Infrastructure breakdown
Another potential “black swan” event with the capacity to severely disrupt the economy is a large-scale failure of technological infrastructure. Should such a scenario materialize, society could face a form of digital regression, warns Artem Genkin, Doctor of Economics, professor, and founder of the business publication Invest Foresight.
“This could take the form of either an unexpected collapse of the global digital infrastructure or a scenario that has already been examined in a number of studies,” Genkin explains.
One example would be damage to undersea communications cables, which in some regions carry up to 80% of global financial data traffic.
According to Artem Genkin, artificial intelligence models estimate the probability of such a scenario occurring within the next five years at between 30% and 40%. In his view, the primary risk stems from the inadequate development of IT risk management systems.
Similar incidents have occurred in the past; for example, in 2025, a fire severely damaged a national data center in South Korea, disrupting the availability of digital services across the country.
AI will bring everything to a halt
The world has fully entered the era of the data economy, but with this transformation comes a significant new vulnerability. According to Artur Anisimov, co-founder of Moscow Trading Week, uninterrupted access to data can no longer be taken for granted. A large-scale disruption of data systems could become another “black swan” event, fundamentally reshaping everyday processes, from the smooth operation of transportation networks and communications systems to the functioning of businesses of all sizes.
As Artur Anisimov argues, artificial intelligence could potentially restrict access to vast data repositories or even disable entire systems, given the extraordinary pace at which advanced digital technologies are developing.
In his view, such an event could result from an autonomous decision made by generative AI itself, driven by an unpredictable determination to “improve the world” according to its own logic. He suggests that such a scenario could emerge as early as February 2029.
“This would amount to a cyberattack from within, carried out by artificial intelligence itself once it concludes that its intelligence surpasses that of humans,” Anisimov explains.
Oil market turbulence
The oil market remains a potential source of future crises. However, forecasting how the situation will evolve remains challenging, particularly in Russia’s case.
According to trader Vyacheslav Takvel, the correlation between oil prices and the Russian stock market has recently become short-lived: while the market still tends to respond positively to sharp increases in oil prices, this effect typically lasts only for the first few days or weeks before fading. After that, the market often declines regardless of how high oil prices remain.

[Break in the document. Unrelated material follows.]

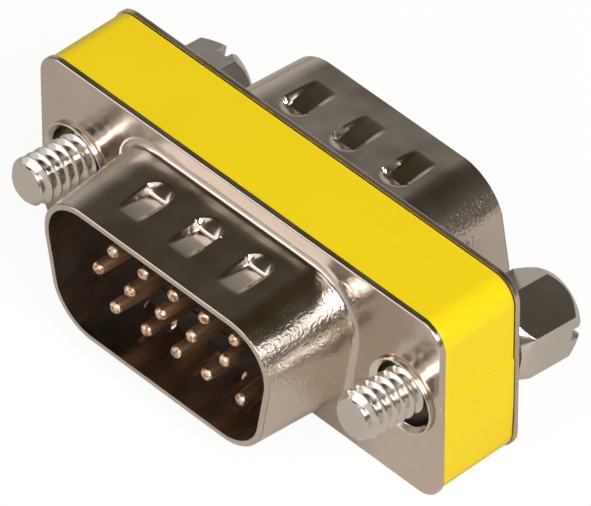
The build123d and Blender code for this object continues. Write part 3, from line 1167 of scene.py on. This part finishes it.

“It is important to consider that oil prices could rise to $200 per barrel amid escalating geopolitical tensions, but they could just as easily fall to $40 if, for instance, the US President reaches an agreement with Venezuela to boost production. Investors should assess whether their portfolios are prepared for either outcome and evaluate the implications of both possibilities,” Takvel emphasizes.
A swan made of chips
Military conflicts represent another challenge that could dramatically reshape the global landscape, particularly as defense spending continues to rise around the world. In this regard, Taiwan stands out as a significant point of concern. The island is a global leader in semiconductor manufacturing, producing up to 90% of the world’s most advanced chips.
Trader Yegor Fedosov warns that any escalation of geopolitical tensions surrounding Taiwan could disrupt semiconductor supplies, severely affecting technology companies.
“Over a five-year horizon, Taiwan is probably the most likely risk, with an estimated probability of around 60%,” the expert notes.
He advises investors to account for this possibility when building their portfolios and to maintain adequate diversification.
Practising on sparrows
Experts agree that future “black swan” events could emerge from a wide range of sources. Vyacheslav Blagirev, Director of Innovative Product Development at Finam, says that deterioration in the financial performance of domestic industrial companies could drastically affect the value of corporate bonds. He also points out that extreme weather fluctuations may reduce agricultural yields and potentially lead to food shortages.
The nuclear threat should also not be overlooked, adds Dmitry Pangin, Director of Development at FinamX. Should such a scenario occur, portions of agricultural land could become unsuitable for grain cultivation. He also warns that damage to transatlantic data cables could result in the fragmentation of the global internet.
Given the wide range of potential challenges, it is hard to know in advance which risks will ultimately materialize. In such circumstances, the most important task is learning how to manage the financial-market risks associated with crises.
“There are expected ‘black swans,’ but unexpected ones can occur as well. The key is to learn how to manage the risks,” trader Oleg Dubinsky says.
For this reason, experts stress the importance of preparing for future challenges today. One way to do so is by learning to navigate so-called “black sparrows” – smaller-scale crises that occur on a daily basis.
“Investors need to learn how to identify ‘black sparrows,’ meaning crisis events that arise every day within a particular industry or country,” Dmitry Pangin advises.